▶ **EXERCISE**: Both the line containing "front_star = star(FRONT_STAR_RADIUS)" and the line containing "shown = obj.evaluated_get(depsgraph)" belong in the answer, along with every line between them; print exactly those.

-- Start --

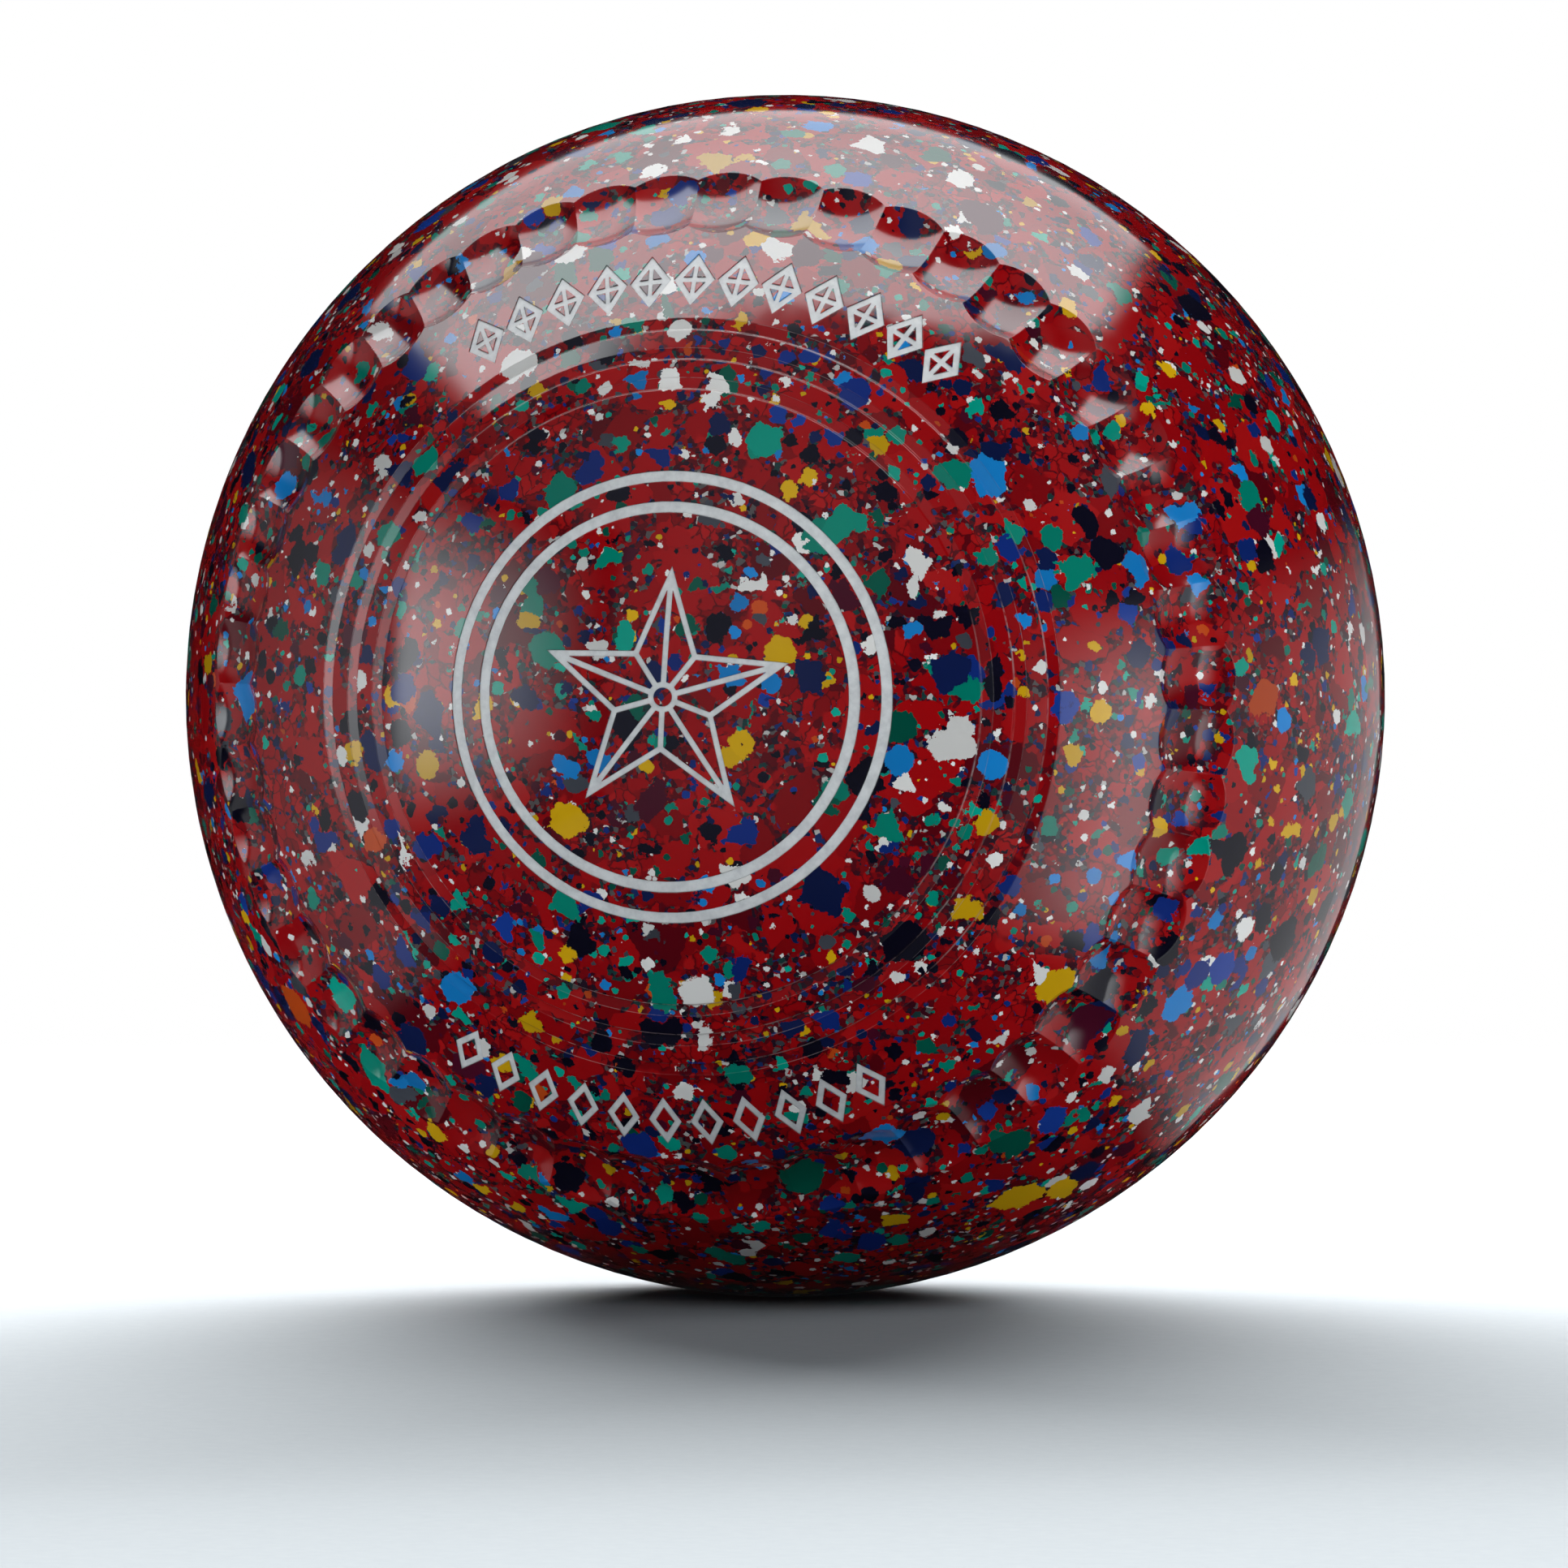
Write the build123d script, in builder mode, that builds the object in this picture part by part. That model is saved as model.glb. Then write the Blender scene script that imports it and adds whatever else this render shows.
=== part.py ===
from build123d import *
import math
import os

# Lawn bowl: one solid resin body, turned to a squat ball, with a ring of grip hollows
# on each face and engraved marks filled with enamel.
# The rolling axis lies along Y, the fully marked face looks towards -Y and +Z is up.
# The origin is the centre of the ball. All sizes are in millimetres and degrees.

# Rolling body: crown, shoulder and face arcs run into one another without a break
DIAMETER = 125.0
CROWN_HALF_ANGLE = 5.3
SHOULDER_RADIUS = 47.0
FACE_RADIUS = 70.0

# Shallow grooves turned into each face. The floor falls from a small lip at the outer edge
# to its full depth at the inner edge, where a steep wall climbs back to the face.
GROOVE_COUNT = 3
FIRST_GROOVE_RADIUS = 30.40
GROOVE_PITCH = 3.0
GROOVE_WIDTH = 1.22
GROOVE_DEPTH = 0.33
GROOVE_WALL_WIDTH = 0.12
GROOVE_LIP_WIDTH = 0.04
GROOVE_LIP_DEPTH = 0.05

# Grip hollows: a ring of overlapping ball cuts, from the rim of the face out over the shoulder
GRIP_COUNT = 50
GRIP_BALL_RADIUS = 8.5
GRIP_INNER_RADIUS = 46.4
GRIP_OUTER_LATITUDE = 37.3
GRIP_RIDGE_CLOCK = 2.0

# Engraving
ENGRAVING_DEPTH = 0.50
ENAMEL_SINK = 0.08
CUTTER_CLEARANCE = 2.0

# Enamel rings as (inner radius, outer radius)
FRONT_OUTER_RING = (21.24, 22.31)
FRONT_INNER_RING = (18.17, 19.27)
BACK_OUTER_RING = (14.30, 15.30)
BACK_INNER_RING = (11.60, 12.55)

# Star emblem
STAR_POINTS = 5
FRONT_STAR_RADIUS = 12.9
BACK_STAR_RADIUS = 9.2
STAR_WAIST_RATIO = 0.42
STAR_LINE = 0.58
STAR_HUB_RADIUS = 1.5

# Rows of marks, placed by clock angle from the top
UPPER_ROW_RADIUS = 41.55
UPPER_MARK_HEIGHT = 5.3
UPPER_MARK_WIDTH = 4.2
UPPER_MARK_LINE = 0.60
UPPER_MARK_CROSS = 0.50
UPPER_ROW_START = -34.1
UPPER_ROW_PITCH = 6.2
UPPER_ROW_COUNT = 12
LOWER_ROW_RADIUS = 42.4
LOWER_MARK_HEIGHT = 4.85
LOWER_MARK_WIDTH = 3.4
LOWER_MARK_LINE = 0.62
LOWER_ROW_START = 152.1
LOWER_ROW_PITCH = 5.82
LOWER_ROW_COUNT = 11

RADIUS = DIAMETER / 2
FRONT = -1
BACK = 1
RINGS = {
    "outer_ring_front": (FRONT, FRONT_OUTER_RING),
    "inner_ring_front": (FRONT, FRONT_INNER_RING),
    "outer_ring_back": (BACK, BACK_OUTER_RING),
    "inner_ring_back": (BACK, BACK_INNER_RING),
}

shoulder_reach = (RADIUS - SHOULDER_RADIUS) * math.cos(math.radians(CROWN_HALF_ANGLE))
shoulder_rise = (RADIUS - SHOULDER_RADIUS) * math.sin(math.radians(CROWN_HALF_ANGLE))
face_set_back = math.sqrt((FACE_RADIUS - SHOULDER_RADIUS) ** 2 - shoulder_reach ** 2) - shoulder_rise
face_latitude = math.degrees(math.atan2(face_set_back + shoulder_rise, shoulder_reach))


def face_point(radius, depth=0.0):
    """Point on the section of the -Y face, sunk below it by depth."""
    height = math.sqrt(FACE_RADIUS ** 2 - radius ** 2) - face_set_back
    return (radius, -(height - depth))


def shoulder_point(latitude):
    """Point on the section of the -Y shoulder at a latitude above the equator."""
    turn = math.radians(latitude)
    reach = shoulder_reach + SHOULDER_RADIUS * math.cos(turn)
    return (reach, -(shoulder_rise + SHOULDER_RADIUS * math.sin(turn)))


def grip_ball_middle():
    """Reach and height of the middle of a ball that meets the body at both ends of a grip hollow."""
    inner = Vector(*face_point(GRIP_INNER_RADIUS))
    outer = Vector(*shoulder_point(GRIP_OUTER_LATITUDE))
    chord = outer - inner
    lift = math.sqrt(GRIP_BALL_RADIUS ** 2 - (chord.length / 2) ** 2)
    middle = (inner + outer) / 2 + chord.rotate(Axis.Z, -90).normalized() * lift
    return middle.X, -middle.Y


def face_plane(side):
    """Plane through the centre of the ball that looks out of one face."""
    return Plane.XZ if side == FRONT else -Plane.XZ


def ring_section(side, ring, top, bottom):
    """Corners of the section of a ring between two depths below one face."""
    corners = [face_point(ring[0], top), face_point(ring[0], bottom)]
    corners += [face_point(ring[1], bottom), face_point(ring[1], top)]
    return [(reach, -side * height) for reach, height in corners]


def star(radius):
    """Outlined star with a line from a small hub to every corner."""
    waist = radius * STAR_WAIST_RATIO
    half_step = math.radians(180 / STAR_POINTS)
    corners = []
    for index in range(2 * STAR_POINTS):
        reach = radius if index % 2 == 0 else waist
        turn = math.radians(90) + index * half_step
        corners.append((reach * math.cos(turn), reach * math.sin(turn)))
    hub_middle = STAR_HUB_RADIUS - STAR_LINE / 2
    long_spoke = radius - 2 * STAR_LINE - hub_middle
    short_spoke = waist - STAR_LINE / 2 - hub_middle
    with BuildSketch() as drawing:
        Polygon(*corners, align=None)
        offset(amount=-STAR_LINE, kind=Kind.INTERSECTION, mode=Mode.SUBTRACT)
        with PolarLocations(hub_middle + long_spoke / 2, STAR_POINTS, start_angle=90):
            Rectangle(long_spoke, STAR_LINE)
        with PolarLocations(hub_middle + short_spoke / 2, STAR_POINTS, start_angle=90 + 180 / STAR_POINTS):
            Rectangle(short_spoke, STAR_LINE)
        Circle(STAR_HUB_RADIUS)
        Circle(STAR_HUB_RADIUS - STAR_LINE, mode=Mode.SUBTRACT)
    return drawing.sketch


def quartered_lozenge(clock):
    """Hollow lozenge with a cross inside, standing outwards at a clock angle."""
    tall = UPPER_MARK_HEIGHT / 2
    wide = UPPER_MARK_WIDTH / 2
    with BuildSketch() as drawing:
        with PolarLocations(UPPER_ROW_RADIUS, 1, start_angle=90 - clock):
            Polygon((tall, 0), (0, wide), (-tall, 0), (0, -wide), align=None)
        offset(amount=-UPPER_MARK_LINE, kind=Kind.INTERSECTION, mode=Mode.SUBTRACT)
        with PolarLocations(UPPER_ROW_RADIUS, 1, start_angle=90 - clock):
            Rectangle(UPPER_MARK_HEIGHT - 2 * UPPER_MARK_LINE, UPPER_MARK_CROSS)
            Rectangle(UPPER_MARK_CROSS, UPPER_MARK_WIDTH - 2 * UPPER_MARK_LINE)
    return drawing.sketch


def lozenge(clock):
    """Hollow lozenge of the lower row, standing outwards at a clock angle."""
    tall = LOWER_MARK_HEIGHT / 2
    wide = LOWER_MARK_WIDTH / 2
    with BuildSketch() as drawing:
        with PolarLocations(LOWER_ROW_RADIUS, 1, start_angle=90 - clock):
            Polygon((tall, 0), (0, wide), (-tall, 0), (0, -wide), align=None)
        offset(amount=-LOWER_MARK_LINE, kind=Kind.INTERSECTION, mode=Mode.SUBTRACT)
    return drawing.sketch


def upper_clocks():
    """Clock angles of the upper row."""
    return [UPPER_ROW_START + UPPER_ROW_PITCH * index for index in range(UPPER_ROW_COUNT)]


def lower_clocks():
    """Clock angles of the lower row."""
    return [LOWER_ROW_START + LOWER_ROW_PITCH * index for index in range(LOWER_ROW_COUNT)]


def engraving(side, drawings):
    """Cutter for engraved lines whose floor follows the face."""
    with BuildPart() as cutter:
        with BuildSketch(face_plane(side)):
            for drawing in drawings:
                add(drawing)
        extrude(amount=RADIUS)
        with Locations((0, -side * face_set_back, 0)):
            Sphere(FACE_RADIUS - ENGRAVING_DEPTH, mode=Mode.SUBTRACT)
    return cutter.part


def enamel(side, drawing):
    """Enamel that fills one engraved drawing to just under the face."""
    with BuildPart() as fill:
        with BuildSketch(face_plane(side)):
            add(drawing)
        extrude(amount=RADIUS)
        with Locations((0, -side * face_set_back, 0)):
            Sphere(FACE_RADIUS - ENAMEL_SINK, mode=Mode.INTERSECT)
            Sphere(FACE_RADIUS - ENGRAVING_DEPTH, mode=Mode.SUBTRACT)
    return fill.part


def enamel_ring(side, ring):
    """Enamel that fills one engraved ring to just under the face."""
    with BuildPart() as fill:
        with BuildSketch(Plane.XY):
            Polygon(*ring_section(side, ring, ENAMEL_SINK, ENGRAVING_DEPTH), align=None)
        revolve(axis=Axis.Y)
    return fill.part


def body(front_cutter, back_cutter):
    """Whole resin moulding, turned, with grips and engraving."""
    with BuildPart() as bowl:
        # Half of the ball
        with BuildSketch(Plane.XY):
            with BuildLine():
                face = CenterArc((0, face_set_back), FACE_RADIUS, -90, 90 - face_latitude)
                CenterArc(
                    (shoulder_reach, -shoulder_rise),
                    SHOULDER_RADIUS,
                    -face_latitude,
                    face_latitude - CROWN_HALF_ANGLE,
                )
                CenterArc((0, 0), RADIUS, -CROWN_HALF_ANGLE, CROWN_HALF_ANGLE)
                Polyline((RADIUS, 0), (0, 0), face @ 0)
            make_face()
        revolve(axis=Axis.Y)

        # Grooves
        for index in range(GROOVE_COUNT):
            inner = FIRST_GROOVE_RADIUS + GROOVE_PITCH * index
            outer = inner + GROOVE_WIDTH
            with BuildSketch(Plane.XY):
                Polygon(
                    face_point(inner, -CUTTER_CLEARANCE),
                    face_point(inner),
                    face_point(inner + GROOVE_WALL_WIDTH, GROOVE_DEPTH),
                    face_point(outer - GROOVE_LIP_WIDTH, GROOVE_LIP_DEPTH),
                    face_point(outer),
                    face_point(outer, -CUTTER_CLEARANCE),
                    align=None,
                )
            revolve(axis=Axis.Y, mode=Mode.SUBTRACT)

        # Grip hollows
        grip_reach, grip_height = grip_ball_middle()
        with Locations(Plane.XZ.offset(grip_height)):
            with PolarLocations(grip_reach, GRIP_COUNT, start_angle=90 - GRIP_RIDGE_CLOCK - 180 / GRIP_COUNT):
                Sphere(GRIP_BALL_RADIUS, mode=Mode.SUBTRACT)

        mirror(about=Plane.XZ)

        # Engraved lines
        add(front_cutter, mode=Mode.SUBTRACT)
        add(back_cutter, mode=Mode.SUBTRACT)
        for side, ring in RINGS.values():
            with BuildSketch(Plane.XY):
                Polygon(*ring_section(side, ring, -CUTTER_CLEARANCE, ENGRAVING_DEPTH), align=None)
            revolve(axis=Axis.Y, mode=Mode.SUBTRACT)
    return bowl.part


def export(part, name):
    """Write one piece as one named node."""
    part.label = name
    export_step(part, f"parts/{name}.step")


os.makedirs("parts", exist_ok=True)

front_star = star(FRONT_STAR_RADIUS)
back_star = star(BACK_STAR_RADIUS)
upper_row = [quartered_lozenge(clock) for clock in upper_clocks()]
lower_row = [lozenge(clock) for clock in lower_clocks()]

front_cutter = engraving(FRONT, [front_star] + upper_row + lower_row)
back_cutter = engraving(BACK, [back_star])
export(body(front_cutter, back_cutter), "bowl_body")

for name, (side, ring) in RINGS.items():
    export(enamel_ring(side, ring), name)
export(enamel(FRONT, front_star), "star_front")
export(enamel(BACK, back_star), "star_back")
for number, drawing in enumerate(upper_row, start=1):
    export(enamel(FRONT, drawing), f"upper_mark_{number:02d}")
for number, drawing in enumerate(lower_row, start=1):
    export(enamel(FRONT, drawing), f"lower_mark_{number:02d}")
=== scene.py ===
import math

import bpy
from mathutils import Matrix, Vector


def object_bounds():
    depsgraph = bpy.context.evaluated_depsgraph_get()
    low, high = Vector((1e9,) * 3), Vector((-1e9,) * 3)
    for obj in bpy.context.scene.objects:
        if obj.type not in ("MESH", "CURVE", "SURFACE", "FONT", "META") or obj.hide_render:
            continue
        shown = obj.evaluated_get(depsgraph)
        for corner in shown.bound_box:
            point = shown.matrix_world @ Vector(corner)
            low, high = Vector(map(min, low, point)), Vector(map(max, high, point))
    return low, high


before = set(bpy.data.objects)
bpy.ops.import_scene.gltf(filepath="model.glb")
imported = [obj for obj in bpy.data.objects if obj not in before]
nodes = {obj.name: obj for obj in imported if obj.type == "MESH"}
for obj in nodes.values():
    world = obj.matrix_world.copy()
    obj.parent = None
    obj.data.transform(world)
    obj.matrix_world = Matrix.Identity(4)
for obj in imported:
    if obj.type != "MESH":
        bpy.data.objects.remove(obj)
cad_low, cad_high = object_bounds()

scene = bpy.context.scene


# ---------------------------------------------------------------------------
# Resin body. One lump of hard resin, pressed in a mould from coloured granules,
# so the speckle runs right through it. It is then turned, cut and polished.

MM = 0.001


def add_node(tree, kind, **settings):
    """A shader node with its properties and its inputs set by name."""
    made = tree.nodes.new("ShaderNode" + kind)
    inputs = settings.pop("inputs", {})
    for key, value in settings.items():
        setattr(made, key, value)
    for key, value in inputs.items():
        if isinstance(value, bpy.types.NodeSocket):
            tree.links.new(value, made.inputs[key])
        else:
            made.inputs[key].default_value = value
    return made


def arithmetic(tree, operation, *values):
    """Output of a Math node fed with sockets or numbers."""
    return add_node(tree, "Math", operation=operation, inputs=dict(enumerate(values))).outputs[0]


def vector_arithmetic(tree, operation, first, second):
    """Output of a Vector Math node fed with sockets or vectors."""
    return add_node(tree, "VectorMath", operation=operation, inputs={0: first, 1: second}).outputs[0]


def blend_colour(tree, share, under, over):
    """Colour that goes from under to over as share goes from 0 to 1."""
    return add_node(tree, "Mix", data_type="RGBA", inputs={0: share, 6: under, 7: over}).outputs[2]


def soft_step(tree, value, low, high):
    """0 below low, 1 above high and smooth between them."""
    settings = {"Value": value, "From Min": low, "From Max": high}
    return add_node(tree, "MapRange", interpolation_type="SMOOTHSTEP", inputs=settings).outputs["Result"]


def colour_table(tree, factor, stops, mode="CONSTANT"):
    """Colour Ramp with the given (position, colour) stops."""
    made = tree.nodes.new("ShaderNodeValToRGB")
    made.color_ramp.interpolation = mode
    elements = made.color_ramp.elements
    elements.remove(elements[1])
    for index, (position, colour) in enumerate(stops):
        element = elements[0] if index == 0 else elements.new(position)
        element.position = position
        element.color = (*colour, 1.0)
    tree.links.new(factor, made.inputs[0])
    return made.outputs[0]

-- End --

▶ **FINISHED ANSWER**:
front_star = star(FRONT_STAR_RADIUS)
back_star = star(BACK_STAR_RADIUS)
upper_row = [quartered_lozenge(clock) for clock in upper_clocks()]
lower_row = [lozenge(clock) for clock in lower_clocks()]

front_cutter = engraving(FRONT, [front_star] + upper_row + lower_row)
back_cutter = engraving(BACK, [back_star])
export(body(front_cutter, back_cutter), "bowl_body")

for name, (side, ring) in RINGS.items():
    export(enamel_ring(side, ring), name)
export(enamel(FRONT, front_star), "star_front")
export(enamel(BACK, back_star), "star_back")
for number, drawing in enumerate(upper_row, start=1):
    export(enamel(FRONT, drawing), f"upper_mark_{number:02d}")
for number, drawing in enumerate(lower_row, start=1):
    export(enamel(FRONT, drawing), f"lower_mark_{number:02d}")
=== scene.py ===
import math

import bpy
from mathutils import Matrix, Vector


def object_bounds():
    depsgraph = bpy.context.evaluated_depsgraph_get()
    low, high = Vector((1e9,) * 3), Vector((-1e9,) * 3)
    for obj in bpy.context.scene.objects:
        if obj.type not in ("MESH", "CURVE", "SURFACE", "FONT", "META") or obj.hide_render:
            continue
        shown = obj.evaluated_get(depsgraph)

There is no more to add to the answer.